Transfer the mixture into a piping bag fitted with a 7 – 9mm / #10 – #12 plain round tip (this is best done in two batches, so you don’t overfill the bag). Pipe 60 equally sized egg-shaped shells, about 4cm / 1 1/2” at the widest part, in staggered rows onto the prepared sheets. You’ll need to move the piping bag to fill the shape, but in order to avoid bubbles you should avoid lifting it or swirling the batter, so it’s best to pipe with the bag on a 45° angle, with the tip almost touching the parchment. Start at the base end and work your way up to the narrow end.
Tap the baking sheet firmly on the bench several times to release air bubbles and obtain a smooth surface. Leave the tray to rest at room temperature for at least 20 minutes until a slight skin forms. If you touch it, it should be only just tacky.
Meanwhile, preheat oven to 150°C / 300°F / Gas Mark 2.
Bake the macarons in the centre of the oven for 20 – 22 minutes, one sheet at a time, turning the sheet after 10 minutes. You can test for doneness by gently nudging the top of one of the shells – it shouldn’t move away from the foot.
Remove from oven and remove the parchment from the tray with the shells still on it and place on a cooling rack for at least 30 minutes, until completely cool, then remove macaron shells carefully from the parchment.
Vanilla ermine frosting
90ml (6 Tbsp) whole milk
9g (3 1/2 tsp) all-purpose (plain) flour
small pinch salt
85g (6 Tbsp) unsalted butter, room temperature
75g (6 Tbsp) granulated (white) sugar
1/2 tsp vanilla extract
white powder food colouring (optional)
Whisk flour into milk and place over medium heat in a small saucepan. Heat until thickened, whisking constantly. It should have the consistency of béchamel. Whisk in salt and pour mixture into a small bowl, then cover with plastic wrap pressed to the surface to avoid a skin forming. Set aside to cool completely.

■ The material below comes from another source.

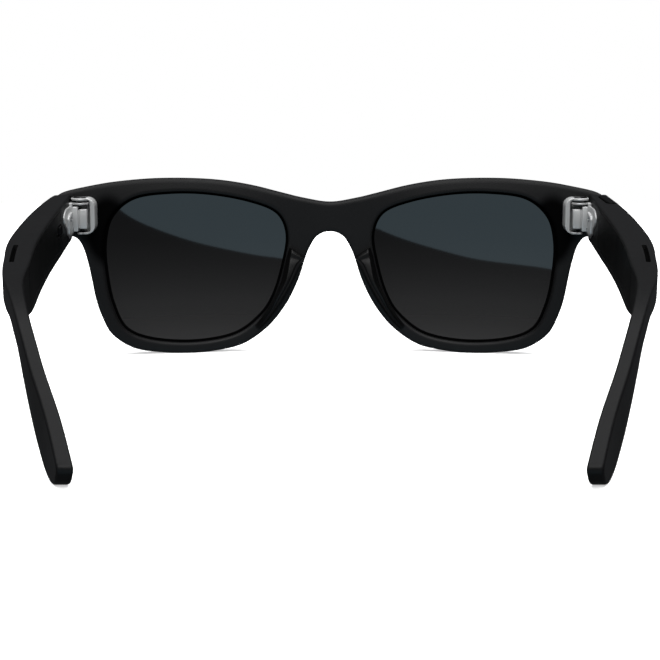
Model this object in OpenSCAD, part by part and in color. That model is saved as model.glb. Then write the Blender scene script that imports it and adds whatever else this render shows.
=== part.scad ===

In a mixing bowl or a stand mixer, cream the butter and sugar until pale and fluffy. Add vanilla and food colouring, if using, and mix in well.
With the mixer on medium speed, add the cooled milk mixture one tablespoon at a time until fully incorporated and you have a thick, fluffy frosting.
4g (1 1/2 tsp) all-purpose (plain) flour
30g (2 1/2 Tbsp) granulated (white) sugar
1 large egg yolk
60ml (1/4 cup) milk
few drops vanilla extract
yellow food colouring (optional)
Whisk flour and sugar together in a small bowl. Set aside.
Beat egg yolk in a separate bowl. Set aside.
Heat the milk in a small saucepan. When the milk comes to the boil, remove from heat. Add vanilla, flour and sugar to the pan and whisk until there are no lumps.
Very gradually whisk the hot milk mixture into the egg yolk.
Return the mixture to the the saucepan. Cook over a very low heat, stirring constantly with the whisk, until the mixture is very thick, about 6 minutes.
Whisk in a drop or two of food colouring as desired.
Remove from heat, transfer to a clean bowl, cover with a piece of plastic wrap pressed directly onto the surface (to avoid a skin forming) and set aside to cool completely. I find it best if it’s cold for filling because it is thicker and easier to work with, so I refrigerate it. The custard can be made a day ahead and kept in the fridge until needed.
Pipe a generous ring of vanilla ermine frosting onto the flat side of half the shells, coming all the way to the edge but leaving a void in the middle for the yolk.
Pipe or spoon about 1/3 teaspoon of custard yolk into the void in the ermine frosting.
Top with the remaining shells and press together gently.
Store in an airtight container in the fridge to mature for at least 24 hours before eating.